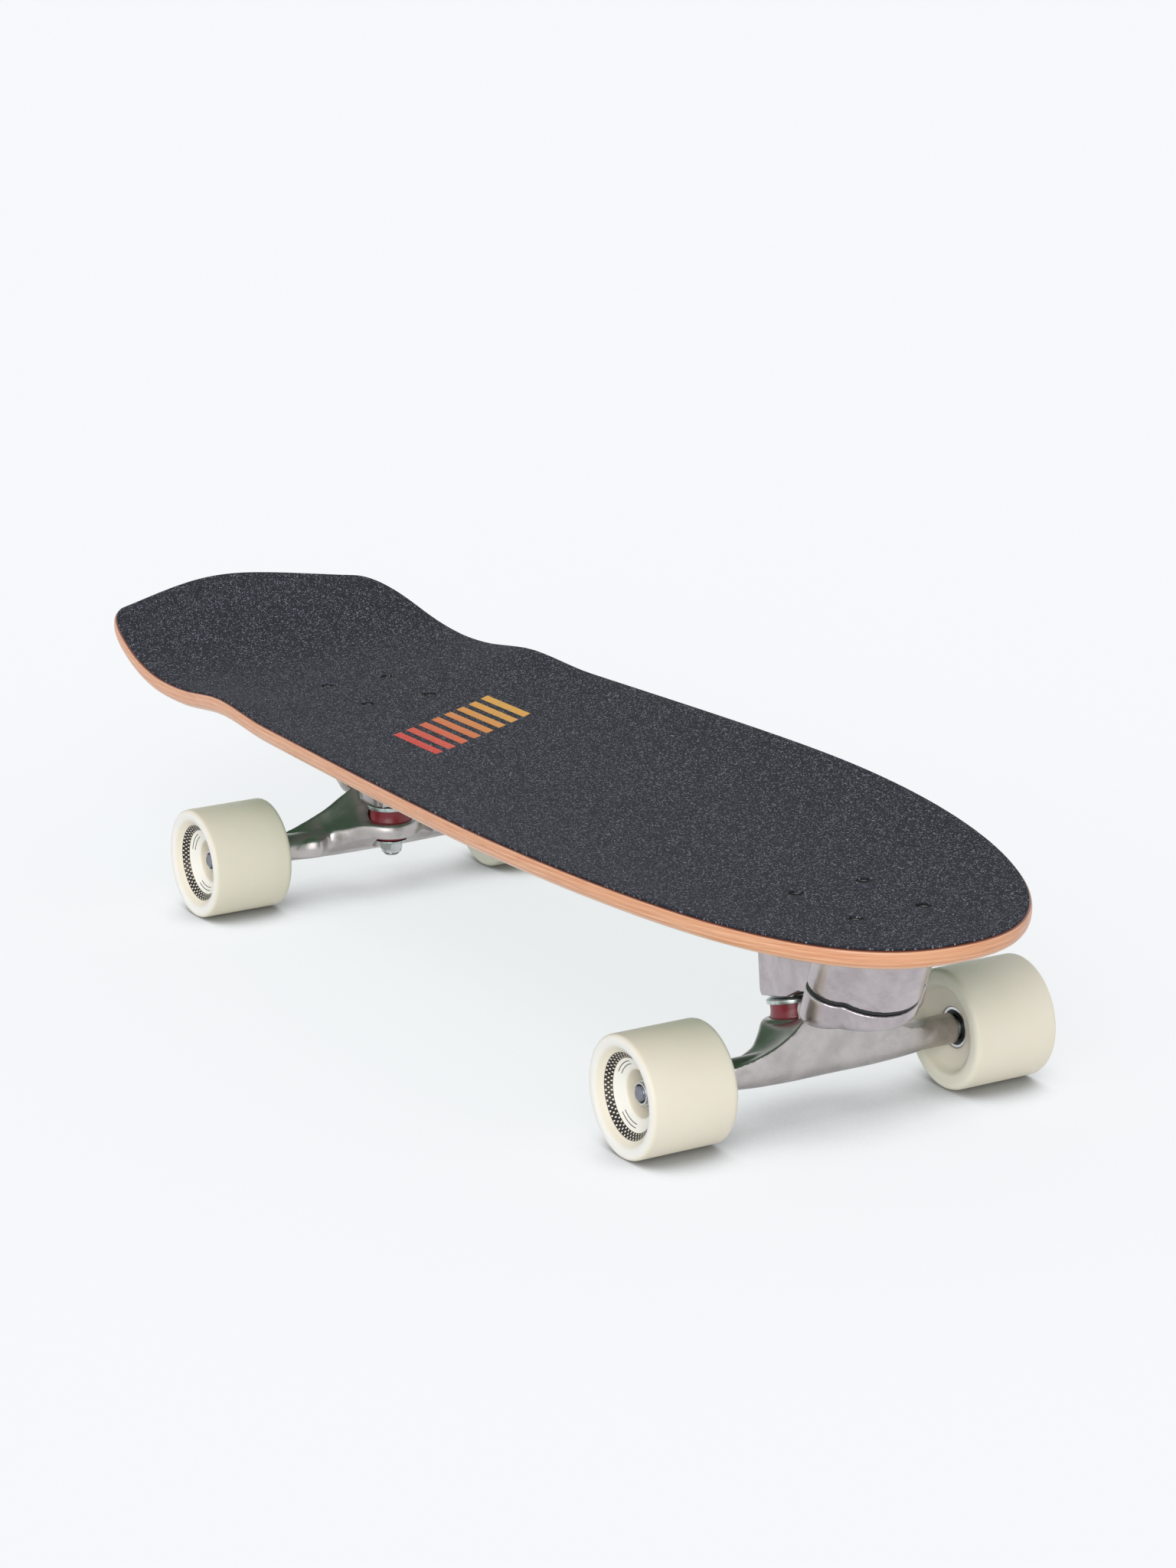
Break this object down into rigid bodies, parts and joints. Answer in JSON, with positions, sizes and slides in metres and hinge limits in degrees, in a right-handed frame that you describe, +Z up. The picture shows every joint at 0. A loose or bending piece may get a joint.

--

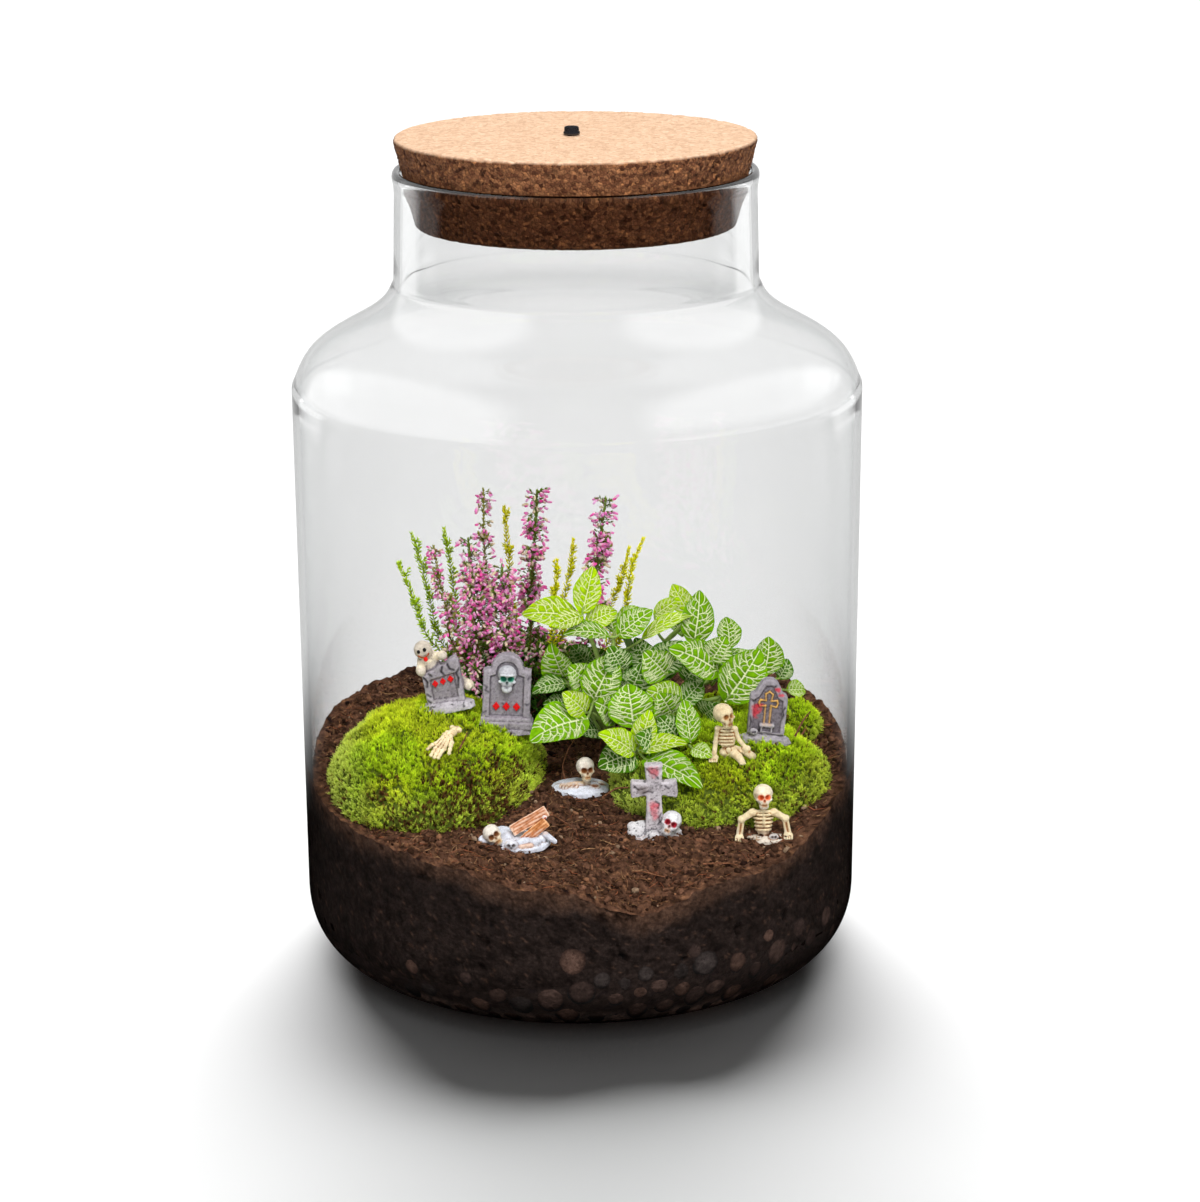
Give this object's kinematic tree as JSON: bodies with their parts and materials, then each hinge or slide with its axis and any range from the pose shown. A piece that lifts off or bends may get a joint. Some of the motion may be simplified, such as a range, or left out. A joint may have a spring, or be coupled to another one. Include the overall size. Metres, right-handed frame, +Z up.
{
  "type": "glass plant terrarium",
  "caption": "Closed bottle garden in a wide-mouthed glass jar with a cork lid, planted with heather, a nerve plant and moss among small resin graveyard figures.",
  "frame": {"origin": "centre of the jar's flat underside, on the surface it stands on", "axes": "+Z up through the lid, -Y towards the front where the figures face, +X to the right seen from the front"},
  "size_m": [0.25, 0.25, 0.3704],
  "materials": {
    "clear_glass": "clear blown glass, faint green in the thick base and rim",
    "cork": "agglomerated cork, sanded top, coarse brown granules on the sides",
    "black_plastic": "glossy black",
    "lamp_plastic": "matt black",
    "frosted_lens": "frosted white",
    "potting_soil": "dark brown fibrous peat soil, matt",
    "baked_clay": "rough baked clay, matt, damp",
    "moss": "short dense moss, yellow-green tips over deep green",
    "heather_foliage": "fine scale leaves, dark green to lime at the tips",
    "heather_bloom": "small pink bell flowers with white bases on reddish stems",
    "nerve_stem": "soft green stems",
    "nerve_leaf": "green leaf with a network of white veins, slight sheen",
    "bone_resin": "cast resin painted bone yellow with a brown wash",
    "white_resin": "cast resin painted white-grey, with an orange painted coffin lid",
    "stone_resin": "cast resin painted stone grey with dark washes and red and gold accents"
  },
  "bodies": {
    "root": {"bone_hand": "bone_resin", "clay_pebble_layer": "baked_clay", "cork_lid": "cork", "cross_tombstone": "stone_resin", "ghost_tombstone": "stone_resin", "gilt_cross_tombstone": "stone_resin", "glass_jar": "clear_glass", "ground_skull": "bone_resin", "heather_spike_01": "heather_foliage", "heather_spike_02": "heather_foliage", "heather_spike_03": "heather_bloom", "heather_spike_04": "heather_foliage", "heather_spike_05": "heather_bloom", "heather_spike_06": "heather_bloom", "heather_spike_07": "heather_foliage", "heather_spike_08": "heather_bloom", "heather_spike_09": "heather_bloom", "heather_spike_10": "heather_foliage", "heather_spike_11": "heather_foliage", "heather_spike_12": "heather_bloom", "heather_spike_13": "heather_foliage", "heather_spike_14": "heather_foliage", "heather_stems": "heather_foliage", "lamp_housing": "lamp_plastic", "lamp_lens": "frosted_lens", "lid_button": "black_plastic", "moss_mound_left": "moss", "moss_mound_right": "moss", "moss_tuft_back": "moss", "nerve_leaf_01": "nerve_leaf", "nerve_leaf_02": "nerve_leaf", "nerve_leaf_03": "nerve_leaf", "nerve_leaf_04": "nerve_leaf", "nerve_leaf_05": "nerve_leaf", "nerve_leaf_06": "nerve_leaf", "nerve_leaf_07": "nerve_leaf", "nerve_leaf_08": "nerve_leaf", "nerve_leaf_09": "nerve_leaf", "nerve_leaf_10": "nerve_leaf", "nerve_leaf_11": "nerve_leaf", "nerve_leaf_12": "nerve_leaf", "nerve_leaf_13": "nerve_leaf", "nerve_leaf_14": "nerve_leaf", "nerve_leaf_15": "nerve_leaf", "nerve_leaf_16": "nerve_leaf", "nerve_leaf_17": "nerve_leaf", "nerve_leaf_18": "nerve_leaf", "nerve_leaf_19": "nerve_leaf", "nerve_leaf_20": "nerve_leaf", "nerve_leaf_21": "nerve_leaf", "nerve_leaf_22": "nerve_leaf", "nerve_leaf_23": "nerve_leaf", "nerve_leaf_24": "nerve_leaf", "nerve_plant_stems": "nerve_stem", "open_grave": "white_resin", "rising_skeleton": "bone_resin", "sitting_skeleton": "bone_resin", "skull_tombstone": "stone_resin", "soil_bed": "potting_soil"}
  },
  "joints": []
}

> _Exercise brief_
Gather every line from the listing above in which the word "that" appears.

> _Exercise response_
Break this object down into rigid bodies, parts and joints. Answer in JSON, with positions, sizes and slides in metres and hinge limits in degrees, in a right-handed frame that you describe, +Z up. The picture shows every joint at 0. A loose or bending piece may get a joint.
Give this object's kinematic tree as JSON: bodies with their parts and materials, then each hinge or slide with its axis and any range from the pose shown. A piece that lifts off or bends may get a joint. Some of the motion may be simplified, such as a range, or left out. A joint may have a spring, or be coupled to another one. Include the overall size. Metres, right-handed frame, +Z up.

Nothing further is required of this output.